— BEGIN DATA EXTRACT —

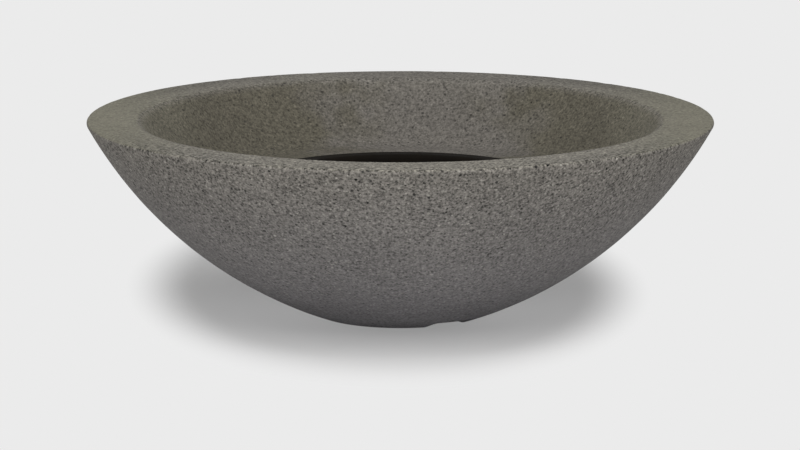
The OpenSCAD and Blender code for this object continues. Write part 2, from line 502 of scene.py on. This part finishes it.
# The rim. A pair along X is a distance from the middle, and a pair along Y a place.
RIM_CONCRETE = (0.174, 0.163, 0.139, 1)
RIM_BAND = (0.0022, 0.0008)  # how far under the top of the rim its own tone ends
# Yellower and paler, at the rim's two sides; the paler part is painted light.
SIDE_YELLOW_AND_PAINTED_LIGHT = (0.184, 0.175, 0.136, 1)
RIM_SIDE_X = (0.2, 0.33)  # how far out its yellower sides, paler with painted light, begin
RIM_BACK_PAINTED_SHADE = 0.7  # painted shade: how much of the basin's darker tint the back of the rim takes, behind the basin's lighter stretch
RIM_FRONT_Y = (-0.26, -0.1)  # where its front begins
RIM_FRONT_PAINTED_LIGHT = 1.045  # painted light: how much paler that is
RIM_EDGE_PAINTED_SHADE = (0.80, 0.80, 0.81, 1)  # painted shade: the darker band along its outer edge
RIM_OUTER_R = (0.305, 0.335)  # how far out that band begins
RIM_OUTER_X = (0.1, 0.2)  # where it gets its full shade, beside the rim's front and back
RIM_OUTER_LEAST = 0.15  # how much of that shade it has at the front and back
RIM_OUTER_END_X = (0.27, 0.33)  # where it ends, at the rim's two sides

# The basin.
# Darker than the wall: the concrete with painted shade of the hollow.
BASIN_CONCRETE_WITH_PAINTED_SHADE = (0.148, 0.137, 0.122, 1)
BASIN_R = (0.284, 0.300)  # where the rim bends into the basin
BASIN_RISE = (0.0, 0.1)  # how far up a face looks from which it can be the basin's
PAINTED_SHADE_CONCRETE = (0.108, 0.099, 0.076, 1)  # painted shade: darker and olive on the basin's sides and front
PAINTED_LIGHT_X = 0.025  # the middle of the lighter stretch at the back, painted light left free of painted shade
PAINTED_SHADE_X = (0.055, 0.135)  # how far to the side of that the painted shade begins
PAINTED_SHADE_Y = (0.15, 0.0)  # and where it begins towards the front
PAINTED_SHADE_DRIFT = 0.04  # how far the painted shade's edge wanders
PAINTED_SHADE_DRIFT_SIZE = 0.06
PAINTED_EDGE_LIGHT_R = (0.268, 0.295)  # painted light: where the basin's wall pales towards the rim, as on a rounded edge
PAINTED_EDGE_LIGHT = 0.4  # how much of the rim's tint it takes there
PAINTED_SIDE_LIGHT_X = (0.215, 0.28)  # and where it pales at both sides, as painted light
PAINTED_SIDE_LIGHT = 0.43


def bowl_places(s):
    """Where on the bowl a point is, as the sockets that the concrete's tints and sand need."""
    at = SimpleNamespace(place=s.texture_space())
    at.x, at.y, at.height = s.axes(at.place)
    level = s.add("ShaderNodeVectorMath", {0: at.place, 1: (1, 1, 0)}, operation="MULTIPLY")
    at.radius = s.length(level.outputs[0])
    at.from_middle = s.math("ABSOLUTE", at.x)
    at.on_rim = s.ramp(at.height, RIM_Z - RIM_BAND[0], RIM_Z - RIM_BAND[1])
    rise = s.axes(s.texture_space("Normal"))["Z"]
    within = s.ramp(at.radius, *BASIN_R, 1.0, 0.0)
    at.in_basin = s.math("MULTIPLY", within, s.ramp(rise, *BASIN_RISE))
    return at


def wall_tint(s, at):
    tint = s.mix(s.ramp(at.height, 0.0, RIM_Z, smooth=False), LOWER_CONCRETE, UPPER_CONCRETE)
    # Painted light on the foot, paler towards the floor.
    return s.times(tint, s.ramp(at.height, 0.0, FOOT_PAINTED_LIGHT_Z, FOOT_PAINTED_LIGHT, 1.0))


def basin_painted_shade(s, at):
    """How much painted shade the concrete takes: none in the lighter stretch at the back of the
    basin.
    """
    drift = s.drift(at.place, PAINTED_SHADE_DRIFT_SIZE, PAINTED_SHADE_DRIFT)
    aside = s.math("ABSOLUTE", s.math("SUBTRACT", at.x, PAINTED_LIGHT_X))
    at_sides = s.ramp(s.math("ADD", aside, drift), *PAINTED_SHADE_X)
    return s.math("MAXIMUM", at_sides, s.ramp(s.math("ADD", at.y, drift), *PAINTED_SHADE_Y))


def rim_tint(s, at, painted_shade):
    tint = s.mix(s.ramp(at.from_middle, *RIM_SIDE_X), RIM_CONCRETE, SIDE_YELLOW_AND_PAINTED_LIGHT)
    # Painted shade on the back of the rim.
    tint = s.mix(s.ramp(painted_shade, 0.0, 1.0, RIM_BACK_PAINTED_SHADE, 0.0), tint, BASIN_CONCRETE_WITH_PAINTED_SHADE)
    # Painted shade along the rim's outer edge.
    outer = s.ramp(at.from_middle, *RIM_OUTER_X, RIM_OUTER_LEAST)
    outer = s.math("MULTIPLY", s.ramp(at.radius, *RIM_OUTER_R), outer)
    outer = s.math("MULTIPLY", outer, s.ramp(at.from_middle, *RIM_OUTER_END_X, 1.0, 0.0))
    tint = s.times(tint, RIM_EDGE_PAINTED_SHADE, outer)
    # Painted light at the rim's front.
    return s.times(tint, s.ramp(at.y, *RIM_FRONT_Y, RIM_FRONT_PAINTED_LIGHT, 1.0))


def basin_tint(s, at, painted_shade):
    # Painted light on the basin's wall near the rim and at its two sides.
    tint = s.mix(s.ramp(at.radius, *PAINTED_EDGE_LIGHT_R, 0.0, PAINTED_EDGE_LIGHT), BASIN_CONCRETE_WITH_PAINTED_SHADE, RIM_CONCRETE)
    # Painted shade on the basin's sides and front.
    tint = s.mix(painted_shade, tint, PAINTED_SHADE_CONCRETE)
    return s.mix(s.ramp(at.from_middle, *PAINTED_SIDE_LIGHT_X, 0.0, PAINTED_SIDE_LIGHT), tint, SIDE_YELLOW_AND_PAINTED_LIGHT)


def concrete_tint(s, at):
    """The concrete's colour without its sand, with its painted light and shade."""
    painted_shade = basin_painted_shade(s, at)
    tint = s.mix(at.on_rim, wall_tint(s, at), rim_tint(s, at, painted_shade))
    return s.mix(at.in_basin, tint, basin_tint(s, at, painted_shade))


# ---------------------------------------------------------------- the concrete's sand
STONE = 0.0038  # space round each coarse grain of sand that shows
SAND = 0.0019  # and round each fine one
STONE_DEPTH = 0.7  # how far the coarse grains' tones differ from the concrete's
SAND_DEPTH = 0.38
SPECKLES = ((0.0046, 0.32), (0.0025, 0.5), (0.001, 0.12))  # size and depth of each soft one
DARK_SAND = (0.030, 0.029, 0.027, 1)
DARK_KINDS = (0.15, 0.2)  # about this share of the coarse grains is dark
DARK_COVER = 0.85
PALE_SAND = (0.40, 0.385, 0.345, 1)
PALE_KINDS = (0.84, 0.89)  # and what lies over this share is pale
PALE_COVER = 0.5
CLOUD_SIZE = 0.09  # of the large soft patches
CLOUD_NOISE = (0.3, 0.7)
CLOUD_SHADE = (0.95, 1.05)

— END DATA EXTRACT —

INSTRUCTIONS TO FOLLOW = Give every line of the material that includes the string "this".

WRITTEN ANSWER =
The OpenSCAD and Blender code for this object continues. Write part 2, from line 502 of scene.py on. This part finishes it.
DARK_KINDS = (0.15, 0.2)  # about this share of the coarse grains is dark
PALE_KINDS = (0.84, 0.89)  # and what lies over this share is pale